I have been lucky enough to work in the most important and visible institutions in New York City and the US. In New York there is so much going on all the time. Your work has an impact but it does not transform the place. So the idea that the work I do here can have a long term resonance and reverberation that can transform the place is very special. Also I am in a city where art and culture are going to be key elements in defining itself in future.
What is the response to NYUAD events?
Honestly, the public participation has exceeded my expectation so far. I was told that the kind of contemporary art performance I present does not have many takers here. But many of our events got sold out within minutes. Even if the artists are not well known, the publicity they get through word of mouth has been great. So there is a real appetite for art here. We also have events like Rooftop Rhythms where audiences become performers, and the opportunity to interact and discover themselves also draws the crowd.
You bring in artists from all over the world to perform in Abu Dhabi. What about local talent?
First and foremost, the art performances are free and they allow everyone to partake. People bring in ideas and inspiration that can open up the world of opportunities for others. Usually our artists are here for a week or two. So built into the format of the programme are master classes and lectures where students or local artists get opportunities to collaborate with the artists to explore opportunities to hone their skills. We also work with local universities and schools bringing in students for programmes and organising interactive sessions with our artists.
What’s your take on art education imparted in UAE schools?
I am not familiar with the syllabus here. But I know there is a huge appetite for art. From my standpoint, art training and music training is not just about creating artists and musicians. It is about changing the way people think. It is about making people understand that art serves many functions. It is about self-expression. And cultural creativity might lead to the next technological breakthrough or entrepreneurial idea.

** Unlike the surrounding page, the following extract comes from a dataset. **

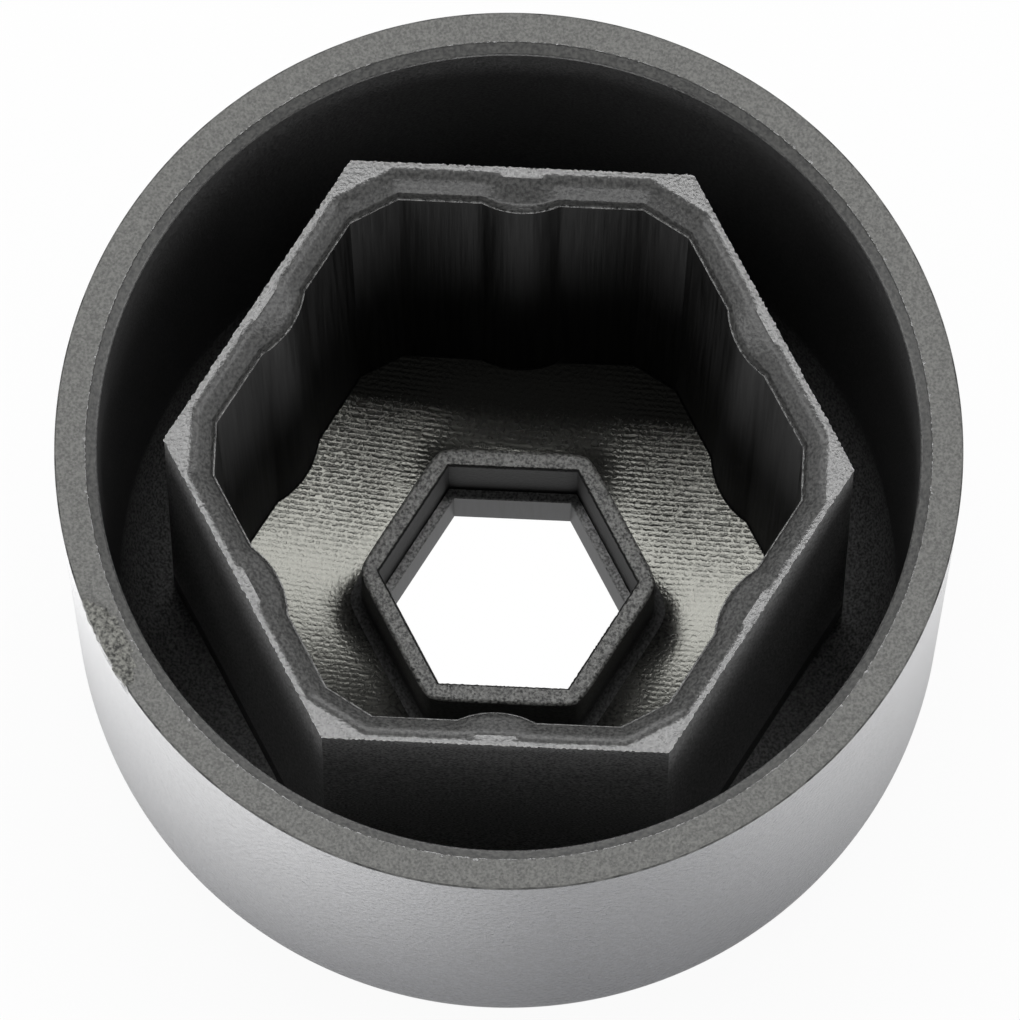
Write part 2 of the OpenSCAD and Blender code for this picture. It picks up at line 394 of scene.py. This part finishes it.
# The marks grow towards both sides and towards the back
xyz = add(tree, "ShaderNodeSeparateXYZ", {"Vector": in_mm})
sideways = add(tree, "ShaderNodeMath", {0: xyz.outputs["X"]}, operation="ABSOLUTE").outputs[0]
to_side = {"Value": sideways, "From Min": 2.5, "From Max": 5, "To Min": 0.15, "To Max": 1}
to_side = add(tree, "ShaderNodeMapRange", to_side).outputs["Result"]
to_back = {"Value": xyz.outputs["Y"], "From Min": 0.5, "From Max": 3.5, "To Min": 0.2, "To Max": 1}
to_back = add(tree, "ShaderNodeMapRange", to_back).outputs["Result"]
strength = add(tree, "ShaderNodeMath", {0: to_side, 1: to_back}, operation="MULTIPLY").outputs[0]
cut_marks = add(tree, "ShaderNodeMath", {0: marks, 1: strength}, operation="MULTIPLY").outputs[0]

# The relief is a third of the grain with the marks on top
uneven = {0: grain, 1: 0.35, 2: cut_marks}
uneven = add(tree, "ShaderNodeMath", uneven, operation="MULTIPLY_ADD").outputs[0]
tree.links.new(uneven, tree.nodes["Bump"].inputs["Height"])
tree.nodes["Bump"].inputs["Distance"].default_value = 0.006 * MM

# How much a circle takes off the collar's corners, and the length over which it blends in
COLLAR_ROUND = 0.1
BLEND = 0.09


def collar_form(apothem, turn=None):
    """Distance from the axis of a hexagon whose corners a circle rounds off, in a soft blend."""
    circle = COLLAR_A / math.cos(SIXTH) - COLLAR_ROUND + apothem - COLLAR_A
    return -BLEND * np.logaddexp(-hexagon(apothem, turn) / BLEND, -circle / BLEND) + BLEND * 0.05


# The floor ends where the collar's foot, an arc round an axis outside the collar, meets it
FOOT_AXIS = 0.95 * FOOT_R
FOOT_BEND = 71.8
floor_out = wall_foot - 0.06
floor_in = collar_form(COLLAR_A + FOOT_AXIS - FOOT_R * math.cos(math.radians(FOOT_BEND)), floor_turn)
for inward in np.linspace(0, 1, 8)[:-1]:
    radius = floor_out + (floor_in - floor_out) * inward
    ring(cut_nylon, radius, FLOOR_LOW + np.maximum(radius - DISH_IN, 0) * DISH_SLOPE, floor_turn)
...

With the opening of Louvre and Guggenheim museums, do you see NYUAD Arts Centre vying for space on Saadiyat Island?
Personally one of the things that made me come here was that these museums were opening. The idea that Saadiyat is going to be a cultural centre is compelling. That concentration of art will draw more creative energy to the community and will open endless possibilities for art lovers. We are already having art and culture roundtables with curators from the museums to understand who is doing what and when. Obviously we are not competing directly, but you will see lot of collaboration.